**WRITTEN TASK**. Please print all of the material below, word for word.

** start of GIVEN RECORDS **

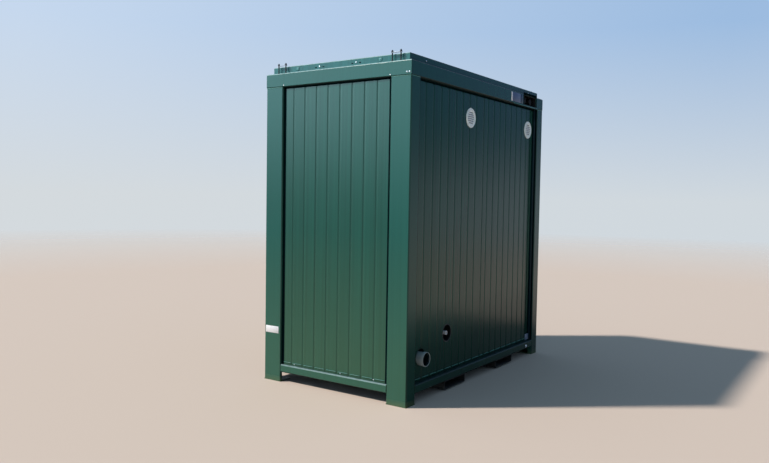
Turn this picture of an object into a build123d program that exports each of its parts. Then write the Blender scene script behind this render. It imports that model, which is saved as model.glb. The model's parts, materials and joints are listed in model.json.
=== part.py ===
from build123d import *
import os

# Portable site cabin with a welded steel frame and profiled cladding.
# Sizes are in millimetres. The cabin stands on z = 0 with its length along X.
# The service side faces -Y, the door side faces +Y, and the origin is the middle of the footprint.

os.makedirs("parts", exist_ok=True)

# Steel frame
frame_length = 2400
frame_width = 1400
frame_sheet = 4
frame_bend = 7
post_face_long = 122
post_face_short = 178
foot_plate = 6
side_reveal = 42
end_reveal = 20
seam_height = 2390
roof_beam_height = 112
roof_beam_flange = 100
rail_underside = 80
rail_height = 64
rail_bottom_flange = 60

# Raised roof rim and roof sheet
rim_inset = 42
rim_height = 58
rim_flange = 40
rim_sheet = 3
rim_bend = 5
roof_sheet_thickness = 2
roof_rib_pitch = 190
roof_rib_height = 26
roof_rib_crest = 60
roof_rib_foot = 90
roof_sheet_clearance = 1

# Walls: one profiled outer sheet, core and lining, taken together
wall_thickness = 60
groove_pitch = 116
groove_mouth = 20
groove_floor = 10
groove_depth = 3
grooves_per_sheet = 9
sheet_joint = 24
joint_width = 8
joint_depth = 10
joint_to_left_groove = 144
joint_to_right_groove = 79
end_groove_count = 8
end_groove_centre = 10

# Floor and ceiling
floor_pan_thickness = 2
floor_board_thickness = 24
floor_clearance = 2
joist_end_setback = 240
joist_count = 5
joist_width = 40
ceiling_thickness = 40
ceiling_bearing = 15
roof_joist_end_setback = 640
roof_joist_count = 3

# Fork pockets
fork_pocket_offset = 460
fork_pocket_width = 330
fork_pocket_height = 66
fork_pocket_wall = 5
fork_pocket_setback = 6

# Doors
left_door_setback = 220
right_door_setback = 225
door_frame_width = 790
door_head_drop = 190
door_frame_face = 40
door_frame_proud = 6
door_wall_clearance = 0.5
door_leaf_thickness = 40
door_leaf_gap = 3
door_stop = 12
hinge_count = 2
hinge_spacing = 1500
hinge_radius = 8
hinge_barrel_sides = 8
hinge_length = 90
hinge_plate = 30
hinge_plate_thickness = 3
handle_rise = 886
lever_rise = 34
handle_setback = 55
handle_plate_width = 38
handle_plate_height = 170
handle_plate_thickness = 5
handle_reach = 38
lever_length = 125
lever_width = 20
lever_thickness = 9

# Extract vents
left_vent_setback = 982
right_vent_setback = 251
vent_drop = 205
vent_flange_radius = 81
vent_mouth_radius = 62
vent_flange_depth = 4
vent_chamfer = 1.5
vent_plate_thickness = 2
vent_slot_count = 6
vent_slot_pitch = 17
vent_slot_height = 9
vent_slot_radius = 53
vent_hole = 110

# Water inlet recess
recess_setback = 652
recess_z = 450
recess_radius = 68
recess_wall = 3
recess_depth = 52
recess_clearance = 0.3
fitting_hex = 32
fitting_hex_depth = 17
fitting_thread_radius = 13.2
fitting_thread_length = 12
fitting_bore_radius = 9
fitting_bore_depth = 22

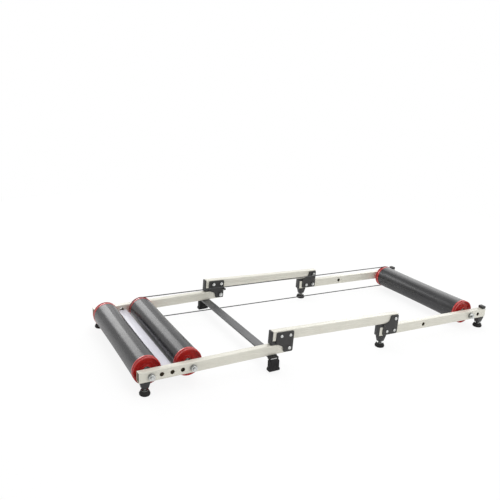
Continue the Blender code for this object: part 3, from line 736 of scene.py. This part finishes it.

** end of GIVEN RECORDS **

**RESPONSE BELOW**.
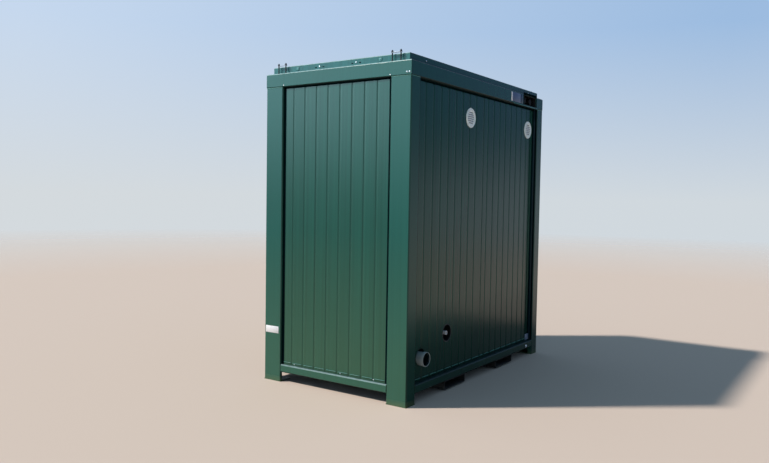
Turn this picture of an object into a build123d program that exports each of its parts. Then write the Blender scene script behind this render. It imports that model, which is saved as model.glb. The model's parts, materials and joints are listed in model.json.
=== part.py ===
from build123d import *
import os

# Portable site cabin with a welded steel frame and profiled cladding.
# Sizes are in millimetres. The cabin stands on z = 0 with its length along X.
# The service side faces -Y, the door side faces +Y, and the origin is the middle of the footprint.

os.makedirs("parts", exist_ok=True)

# Steel frame
frame_length = 2400
frame_width = 1400
frame_sheet = 4
frame_bend = 7
post_face_long = 122
post_face_short = 178
foot_plate = 6
side_reveal = 42
end_reveal = 20
seam_height = 2390
roof_beam_height = 112
roof_beam_flange = 100
rail_underside = 80
rail_height = 64
rail_bottom_flange = 60

# Raised roof rim and roof sheet
rim_inset = 42
rim_height = 58
rim_flange = 40
rim_sheet = 3
rim_bend = 5
roof_sheet_thickness = 2
roof_rib_pitch = 190
roof_rib_height = 26
roof_rib_crest = 60
roof_rib_foot = 90
roof_sheet_clearance = 1

# Walls: one profiled outer sheet, core and lining, taken together
wall_thickness = 60
groove_pitch = 116
groove_mouth = 20
groove_floor = 10
groove_depth = 3
grooves_per_sheet = 9
sheet_joint = 24
joint_width = 8
joint_depth = 10
joint_to_left_groove = 144
joint_to_right_groove = 79
end_groove_count = 8
end_groove_centre = 10

# Floor and ceiling
floor_pan_thickness = 2
floor_board_thickness = 24
floor_clearance = 2
joist_end_setback = 240
joist_count = 5
joist_width = 40
ceiling_thickness = 40
ceiling_bearing = 15
roof_joist_end_setback = 640
roof_joist_count = 3

# Fork pockets
fork_pocket_offset = 460
fork_pocket_width = 330
fork_pocket_height = 66
fork_pocket_wall = 5
fork_pocket_setback = 6

# Doors
left_door_setback = 220
right_door_setback = 225
door_frame_width = 790
door_head_drop = 190
door_frame_face = 40
door_frame_proud = 6
door_wall_clearance = 0.5
door_leaf_thickness = 40
door_leaf_gap = 3
door_stop = 12
hinge_count = 2
hinge_spacing = 1500
hinge_radius = 8
hinge_barrel_sides = 8
hinge_length = 90
hinge_plate = 30
hinge_plate_thickness = 3
handle_rise = 886
lever_rise = 34
handle_setback = 55
handle_plate_width = 38
handle_plate_height = 170
handle_plate_thickness = 5
handle_reach = 38
lever_length = 125
lever_width = 20
lever_thickness = 9

# Extract vents
left_vent_setback = 982
right_vent_setback = 251
vent_drop = 205
vent_flange_radius = 81
vent_mouth_radius = 62
vent_flange_depth = 4
vent_chamfer = 1.5
vent_plate_thickness = 2
vent_slot_count = 6
vent_slot_pitch = 17
vent_slot_height = 9
vent_slot_radius = 53
vent_hole = 110

# Water inlet recess
recess_setback = 652
recess_z = 450
recess_radius = 68
recess_wall = 3
recess_depth = 52
recess_clearance = 0.3
fitting_hex = 32
fitting_hex_depth = 17
fitting_thread_radius = 13.2
fitting_thread_length = 12
fitting_bore_radius = 9
fitting_bore_depth = 22

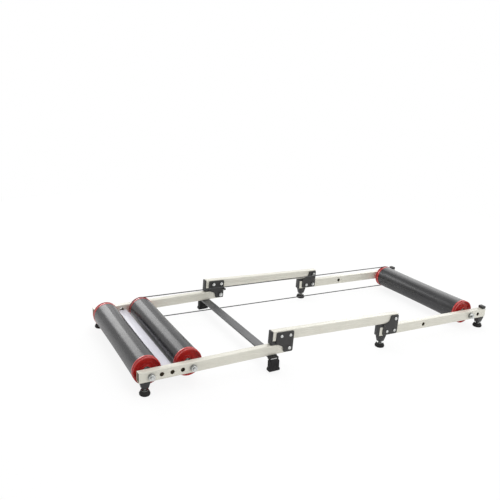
Continue the Blender code for this object: part 3, from line 736 of scene.py. This part finishes it.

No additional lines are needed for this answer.